A Q&A with Réka Patrícia Gál, CDHI Graduate Fellow

Aug 11, 2023

Faculty of Information, U of T  | Supervisors: Sarah Sharma & M. Murphy

Project Title: Concrete Rain and Rocket Debris: Mapping the Environmental Harms of SpaceX’s Boca Chica Rocket Launch Facility 


What are you hoping to learn as a CDHI fellow?

I am really interested in learning how to use various programs, programming languages, and other interactive forms of media that can help me present my research to a wider audience. 

How did you first learn about digital methods and what attracts you to this kind of research?

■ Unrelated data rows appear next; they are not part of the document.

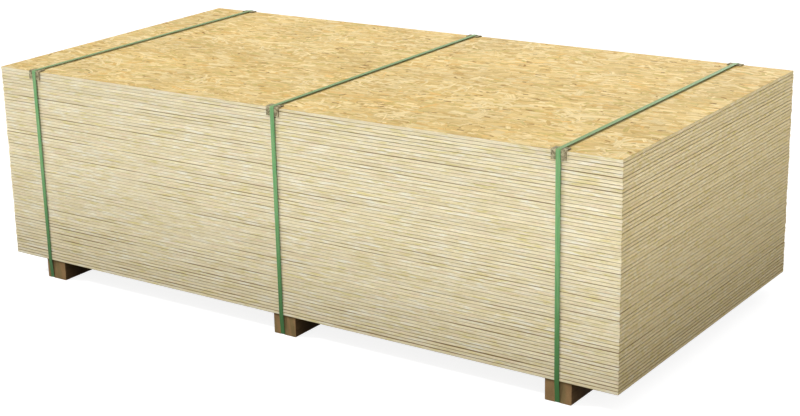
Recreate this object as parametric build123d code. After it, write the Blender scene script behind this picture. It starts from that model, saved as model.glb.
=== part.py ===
from build123d import *
import math
import os
import random

# A strapped pack of square-edged oriented strand boards on three timber bearers.
# Millimetres. X runs along the boards, Y across them and Z up.
# The origin is on the floor, in the middle of the pack.

# The boards
BOARD_LENGTH = 2500.0
BOARD_WIDTH = 1250.0
BOARD_THICKNESS = 10.8
BOARD_PITCH = 11.0
BOARD_COUNT = 65
BOARDS_IN_GROUP = 7
STAGGER_LENGTHWISE = 1.5
STAGGER_CROSSWISE = 0.9
STAGGER_SEED = 11

# The timber bearers under the boards, named with the middle of each along X
BEARER_MIDDLES = {"left": -1053.0, "middle": 18.0, "right": 1050.0}
BEARER_WIDTH = 90.0
BEARER_HEIGHT = 72.0
BEARER_INSET = 5.0
BEARER_ARRIS = 1.5

# The plastic straps round boards and bearers, named as the bearers are
STRAP_MIDDLES = {"left": -1076.0, "middle": 9.0, "right": 1048.0}
STRAP_WIDTH = 16.0
STRAP_THICKNESS = 0.9
STRAP_CLEARANCE = 0.1
STRAP_BED_PLAY = 1.0
CRUSHED_ARRIS_RADIUS = 3.0
WELD_LENGTH = 38.0
WELD_HEIGHT = 260.0

# The folded board angles under the straps, along the top edges
PROTECTOR_LENGTH = 50.0
PROTECTOR_LEG = 32.0
PROTECTOR_THICKNESS = 4.0
PROTECTOR_FOLD_RADIUS = 5.0

STACK_TOP = BEARER_HEIGHT + (BOARD_COUNT - 1) * BOARD_PITCH + BOARD_THICKNESS
BEARER_LENGTH = BOARD_WIDTH - 2 * BEARER_INSET
BED_DEPTH = STRAP_THICKNESS + STRAP_CLEARANCE
LONGER_THAN_PACK = 2 * BOARD_WIDTH


def board_offsets():
    """How far each board lies from its place in the pile, bottom board first, as (x, y)."""
    dice = random.Random(STAGGER_SEED)
    along = [dice.uniform(-STAGGER_LENGTHWISE, STAGGER_LENGTHWISE) for _ in range(BOARD_COUNT)]
    across = [dice.uniform(-STAGGER_CROSSWISE, STAGGER_CROSSWISE) for _ in range(BOARD_COUNT)]
    # The pack is centred between its furthest board ends, and between its two rows of protectors.
    under_protector = across[-math.ceil(PROTECTOR_LEG / BOARD_PITCH):]
    middle_x = (max(along) + min(along)) / 2
    middle_y = (max(under_protector) + min(under_protector)) / 2
    return [(x - middle_x, y - middle_y) for x, y in zip(along, across)]


OFFSETS = board_offsets()


def board_bottom(index):
    return BEARER_HEIGHT + index * BOARD_PITCH


def board(index):
    """One board of the pile, counted from 0 at the bottom."""
    x, y = OFFSETS[index]
    seat = (Align.CENTER, Align.CENTER, Align.MIN)
    return Pos(x, y, board_bottom(index)) * Box(BOARD_LENGTH, BOARD_WIDTH, BOARD_THICKNESS, align=seat)


def reach(side, low=0.0):
    """How far the boards above the height low stand out on one side, -1 for the front, 1 for the back."""
    tops = [board_bottom(i) + BOARD_THICKNESS for i in range(BOARD_COUNT)]
    return max(BOARD_WIDTH / 2 + side * OFFSETS[i][1] for i, top in enumerate(tops) if top > low)


def protector_face(side):
    """Distance from the middle of the pack to the outer face of a protector's hanging leg."""
    leg_foot = STACK_TOP + PROTECTOR_THICKNESS - PROTECTOR_LEG
    return reach(side, leg_foot) + PROTECTOR_THICKNESS


def protector(middle_x, side):
    """An angle folded from thick board, hooked over a top edge of the pile."""
    outer = side * protector_face(side)
    inner = side * (protector_face(side) - PROTECTOR_THICKNESS)
    tip = side * (protector_face(side) - PROTECTOR_LEG)
    high = STACK_TOP + PROTECTOR_THICKNESS
    foot = high - PROTECTOR_LEG
    outline = [(outer, foot), (outer, high), (tip, high), (tip, STACK_TOP), (inner, STACK_TOP), (inner, foot)]
    profile = make_face(Polyline(*outline, close=True))
    fold = profile.vertices().sort_by_distance((outer, high, 0))[0]
    profile = fillet(fold, PROTECTOR_FOLD_RADIUS)
    start = Plane((middle_x - PROTECTOR_LENGTH / 2, 0, 0), x_dir=(0, 1, 0), z_dir=(1, 0, 0))
    return extrude(start * profile, PROTECTOR_LENGTH)


def turn(a, b, c):
    """Positive where the path a, b, c turns left."""
    return (b[0] - a[0]) * (c[1] - b[1]) - (b[1] - a[1]) * (c[0] - b[0])


def taut_line(points):
    """The convex line that a tight band takes round these points."""
    line = []
    for run in (sorted(points), sorted(points, reverse=True)):
        half = []
        for point in run:
            while len(half) > 1 and turn(half[-2], half[-1], point) <= 0:
                half.pop()
            half.append(point)
        line += half[:-1]
    return line


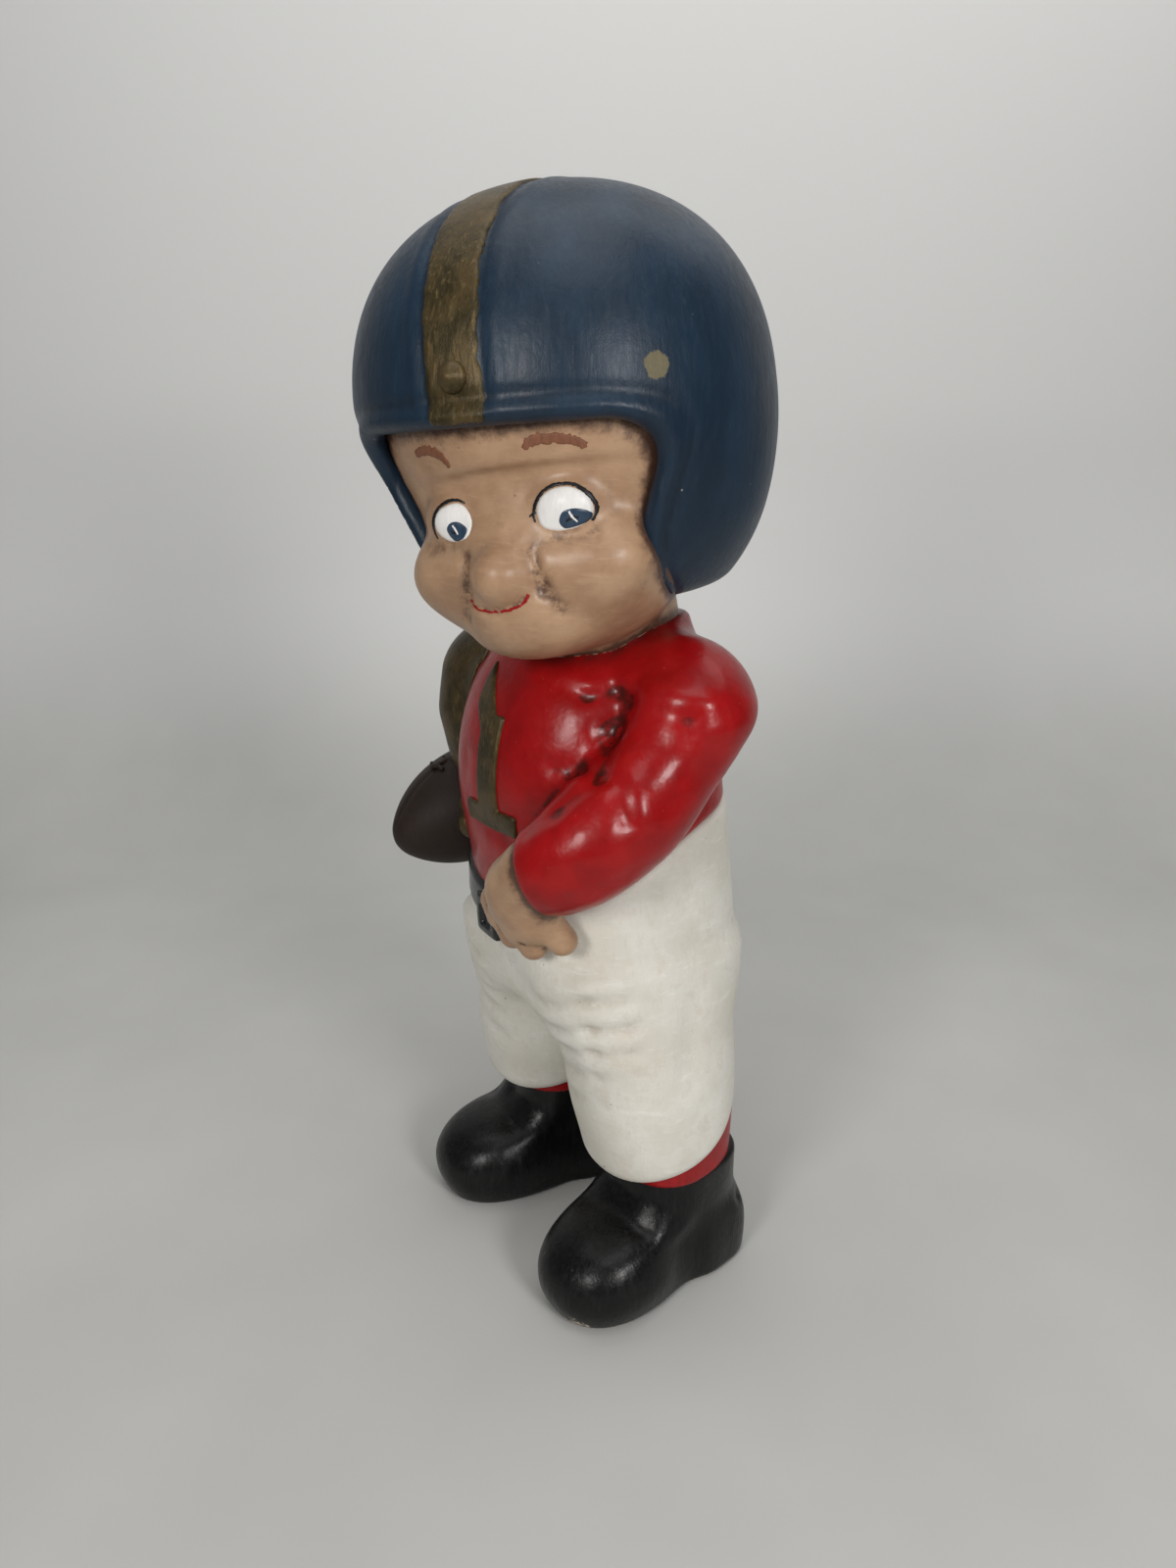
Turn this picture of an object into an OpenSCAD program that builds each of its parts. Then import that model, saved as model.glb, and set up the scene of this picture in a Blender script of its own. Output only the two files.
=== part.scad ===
// Hand-painted slip-cast ceramic figure: a toddler in an old-style football uniform with a ball
// tucked under the right arm. Every casting is hollow and is luted to its neighbour at a flat or
// fitted joint. The figure faces -Y, its left side is +X, and the soles stand on z = 0.
// The origin is the middle of the footprint of the whole figure, the ball's side included.

/* [Figure] */
// Height from the soles to the crown of the helmet
figure_h = 355; // [345:1:365]
// Wall thickness of the hollow castings
wall = 4.5; // [3.5:0.5:5.5]

/* [Shoes and legs] */
// Length of each shoe
shoe_l = 78; // [72:1:84]
// Width of each shoe
shoe_w = 42; // [38:1:44]
// Height of the shoe's collar above the ground
shoe_h = 47; // [45:1:50]
// Distance of each ankle from the centre plane
ankle_x = 34; // [33:0.5:36]
// Angle that each foot turns outwards
toe_out = 7; // [3:1:10]
// Diameter of the casting vent through each sole
vent_d = 10; // [6:1:14]
// Thickness of the sole around the vent
sole_t = 6; // [5:0.5:8]

/* [Body] */
// Width of the waist
waist_w = 90; // [84:1:96]
// Front-to-back depth of the waist
waist_d = 80; // [74:1:86]
// Height of the belt
belt_h = 9; // [7:0.5:11]
// Distance of each shoulder's centre from the centre plane
shoulder_x = 47; // [44:1:50]
// Width of the raised numeral on the chest
numeral_w = 26; // [20:1:30]
// Height of the raised numeral
numeral_h = 38; // [32:1:40]

/* [Head and helmet] */
// Turn of the head towards the figure's left
head_turn = 30; // [0:1:35]
// Lean of the head towards the figure's right
head_lean = 8; // [0:1:12]
// Width of the helmet
helmet_w = 123; // [118:1:128]
// Front-to-back length of the helmet
helmet_l = 127; // [122:1:132]
// Width of the helmet's centre stripe
stripe_w = 16; // [12:1:20]
// Diameter of the stud at the front of the stripe
stud_d = 8; // [6:0.5:10]

/* [Football] */
// Length of the football, tip to tip
ball_l = 74; // [68:1:80]
// Diameter of the football
ball_d = 43; // [40:1:46]

/* [Hidden] */

middle = [14.5, 7.4, 0];    // where the point between the ankles stands
sides = 28;             // points round each loop of a loft
steps = 2;              // loops from one key section to the next
gap = 0.1;              // clearance left where one casting is fitted round another
ball_sides = 28;

relief = 1.2;           // how far a painted relief stands off its casting
helmet_z = 62.5;        // half height of the full helmet form
head_c = [0, -7, figure_h - helmet_z - relief];   // helmet centre, where the head's axes start
opening_half = 50;      // half angle of the face opening
flap_drop = 49;         // how far the cheek flaps hang below the helmet's centre
brow_drop = 4;          // how far the brow edge is below the helmet's centre
brow_tilt = 5;          // the brow edge is lower on the figure's left

hem_slope = 0.54;       // rise of the waist per unit of depth, front to back
cuff_slope = 0.30;      // rise of the trouser cuffs, front to back
collar_slope = 0.04;    // rise of the shoe collars, front to back
waist_z = 160;          // mid height of the seam between jersey and trousers
belt_drop = 4;          // how far the belt's middle is below that seam
belt_end = 22;          // where the belt goes under the left hand
hip_z = 108;            // height where the legs meet the seat
neck_z = 230;           // mid height of the jersey's neck edge
neck_vent_d = 24;       // opening from the head into the body
numeral_x = 3;          // the numeral stands a little to the figure's left of the centre plane
numeral_z = 184.5;      // height of the numeral's middle
sleeve_stripe_w = 17;   // width of the painted band on the right sleeve

ball_c = [-64, -8, 150];
ball_tilt = 16;         // the ball's rear tip is higher than its front tip
ball_vent_d = 6;        // casting vent on the side of the ball that the body covers

function unit(v) = v / norm(v);
function mean(loop) = [for (k = [0:2]) sum([for (p = loop) p[k]]) / len(loop)];
function sum(v) = v * [for (x = v) 1];
function bow(x, e) = sign(x) * pow(abs(x), 2 / e);

// A closed loop of points round centre c with half axes u and v; e above 2 squares it
function loop(c, u, v, e) =
    [for (i = [0:sides - 1]) let (t = 360 * i / sides) c + bow(cos(t), e) * u + bow(sin(t), e) * v];

// A curve through rows of values, with n steps between rows
function blend(a, b, c, d, t) =
    (2 * b + (c - a) * t + (2 * a - 5 * b + 4 * c - d) * t * t + (3 * b - a - 3 * c + d) * t * t * t) / 2;
function smooth(rows) = [
    for (i = [0:len(rows) - 2], s = [0:steps - 1])
        blend(rows[max(i - 1, 0)], rows[i], rows[i + 1], rows[min(i + 2, len(rows) - 1)], s / steps),
    rows[len(rows) - 1]
];

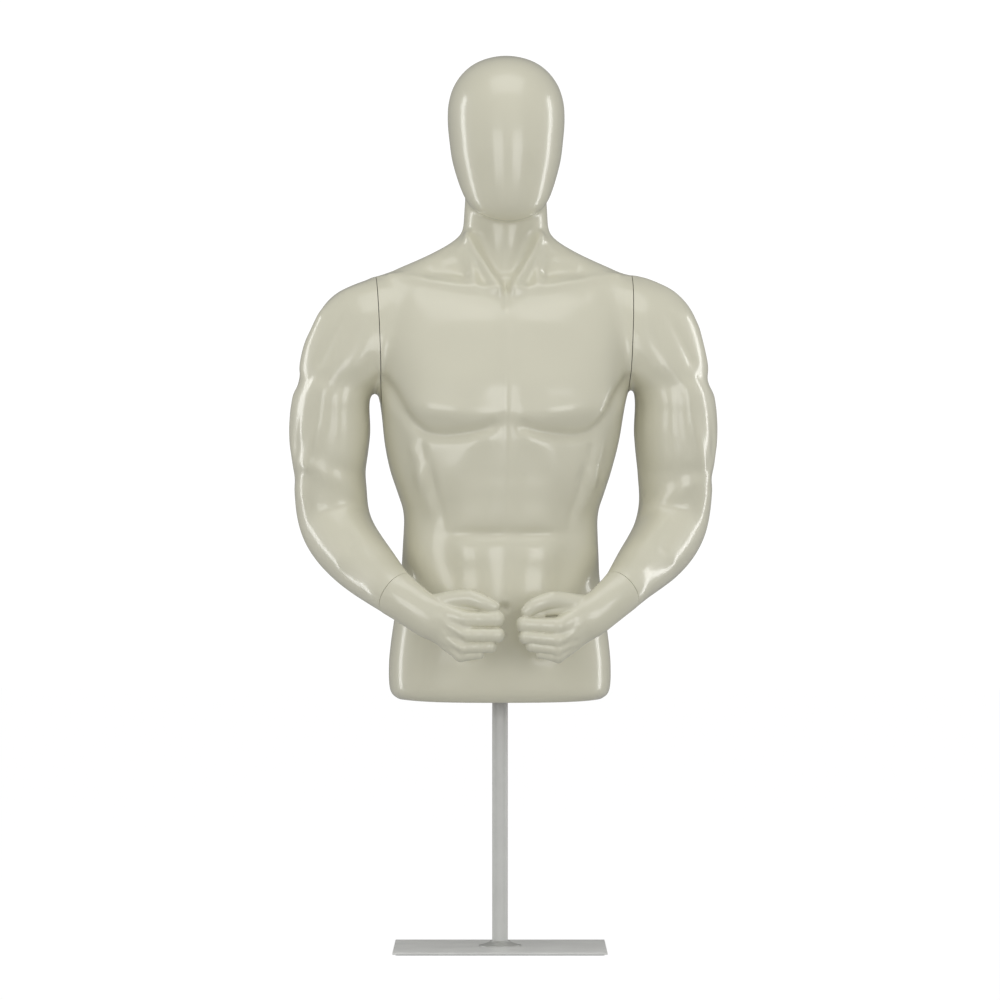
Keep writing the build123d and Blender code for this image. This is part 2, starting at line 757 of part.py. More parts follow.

I first learned about digital methods during my undergraduate studies at Humboldt-Universität zu Berlin, where I completed a course called “The Algorithm as Researcher.” In this class, we primarily focused on DH research utilizing Python, with my project focusing on a sentiment analysis of reddit site r/TheRedPill. In recent years, I have encountered other digital methods, and have started gravitating towards projects that use digital mapping and GIS as a way to grapple environmental and human justice issues.

What digital technologies or research methods do you use in your research?

In my current project, I use a contingent mapping system, Google Maps, to track the changing environmental conditions connected to the operation and maintenance of SpaceX’s Boca Chica rocket launch site. My research is based on a multi-method approach of ethnographic interviews and Critical Discourse analysis of archival materials, popular culture texts, and industry materials.

What is one of your hobbies or something you like to do to unwind?

I enjoy video games and small-scale gardening in my free time.


Reka Patricia Gal

Réka Gál is a PhD candidate at the Faculty of Information at University of Toronto. She is the co-editor of Earth and Beyond in Tumultuous Times: A Critical Atlas of the Anthropocene, published by meson press. Her dissertation map the genealogies of technological maintenance and care labors on space stations, focusing on the implications of human-machine interdependence in outer space as it relates to issues of environmental and labour justice.